Pulling the razor up along the same territory—right side—to catch all the surviving beard follicles. Now…and this tells you something…every candidate is pro-life. Romney has been adjudged the likely choice since Republicans usually follow primogeniture—but he’s awash in contradictions with RomneyCare in Massachusetts. He can’t very easily escape that. Then Huckabee…
Moving to the left side of the face, starting at the hairline, taking long downward strokes over the jowl to the chin. There’s much about Huckabee I like. I feel for one thing that the person who runs against Obama has to be able to speak—and when I last saw Huckabee in person at the Illinois Family Institute whereas I came into the hall as a doubter, I was edified at his ability to spellbind. But his Baptist preacher softness on releasing criminals from jail where some of them went out and killed others dismays me. Still if it does come down to Huckabee he’s likely to make Obama look tongue-tied. But there’s a kind of Junior Gilliam Hee Haw the TV show about him that kind of makes me see him in bib overalls.
Pulling hard down the chin (the chin being the most resistant). Exactly the same with Haley Barbour except he’s far less eloquent than Huckabee. The Mississippi Citizens Council thing makes him an easy foil for Obama and I wonder if Barbour wouldn’t be struggling to get the Deep South flavor sublimated. The simplistic news media…average reportorial age 38…. would picture this as reenactment of the civil rights days of the `60s which was enacted long before most of them were born. Also Barbour said he wants to set aside social issues—a sure tipoff to me that my prime concerns will be ignored.
Now up the chin being sure to scrape it thoroughly. Long ago I decided Palin isn’t right for the presidency because of her Calamity Jane style—although paradoxically I love it (not her screeching way of delivering speeches though).
Lord knows, she has a gutsy record as governor the media don’t and won’t recognize, starting when she was at one time the darling of Alaska Democrats when she took the governorship away from Frank Murkowski whom she labeled as a charter member of “the corrupt bastards club”…her brilliant fight with the oil companies which regarded her as a traitor…her devising a new system of splitting the oil profits she called “Aces”…her courageously paring down a list of pork projects, selling the governor’s jet, dismissing the private cook, returning the state limo, declining use of most of the state security force since she packed heat herself, ordering Exxon to either get started drilling on Point Thompson which it held under lease for 30 years or she’d revoke it. But when all’s said and done the screeching does it for me.
Here’s the touchy part: the upper lip, being very careful not to flick the blade so it cuts…ouch! There I did it. I was very much interested in Mitch Daniels because he’s so anti-charismatic, short, bald but all brains and a good economist as well—a guy you’d hire for president.
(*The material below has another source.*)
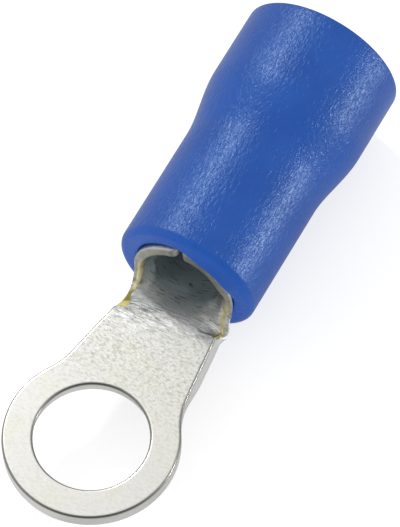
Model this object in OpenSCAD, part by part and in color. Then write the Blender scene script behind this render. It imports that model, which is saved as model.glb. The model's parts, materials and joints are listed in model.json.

But he up and said let’s shelve social issues and concentrate on the big things—the budget. Can’t go it. He’s tried to repair it but he’s not conning me. What he said he meant: and that means one thing to me…Country Club. One guy I’d like to meet is Pawlenty because of how he tamed the public unions. I like his blue-collar approach. Probably the most exciting is Newt but he botched Speaker so badly, viewing himself as a prime minister makes me think coupled with all that brilliance is a disaster. (They said that about Churchill, though, remember. Thirty years ago when I was a Fellow at St. John’s College, Oxford I sat at High Table with an old guy who was a member of his war cabinet who said Churchill would come in to meetings with seven ideas every morning—three were impractical, two were out and out crazy, one was not logistically possible and the remaining one was brilliant. “It was our job,” he said, “to knock the others down and consider the brilliant one which was likely a gamble that could well either win the war or defeat us.”). Sounds exactly like Hyde’s description of Newt—50% genius, 50% nuts and the trick is to decipher which was which.
Now applying a wet cloth to the bleeding upper lip, then carefully…c-a-r-e-f-u-l-l-y concluding. John Thune has no right to be considered. Nor does Rick Santorum. Ron Paul? Too old but I’d like to see somebody running who applies the moderate non-interventionism of Bob Taft—but not go to extremes as Paul and want to abolish our CIA, saying like the Left “what we got on 9/11 was our fault!” That’s rank sedition and unpatriotic.
Patting dry with a fresh towel. You know, I’m really coming to the view that we’ve got to have a large dose of excitement on the ticket. A really large dose. Like a 280 lb. governor of New Jersey Chris Christie! Don’t know if his going to Disney World in the snowstorm was fatal but of all of them I’d like to hear him more. He’d be fun. Yeah, I think he’d be my favorite for now. For now. See, I told you I’m undecided—but I’d really feel good if Christie got into the race.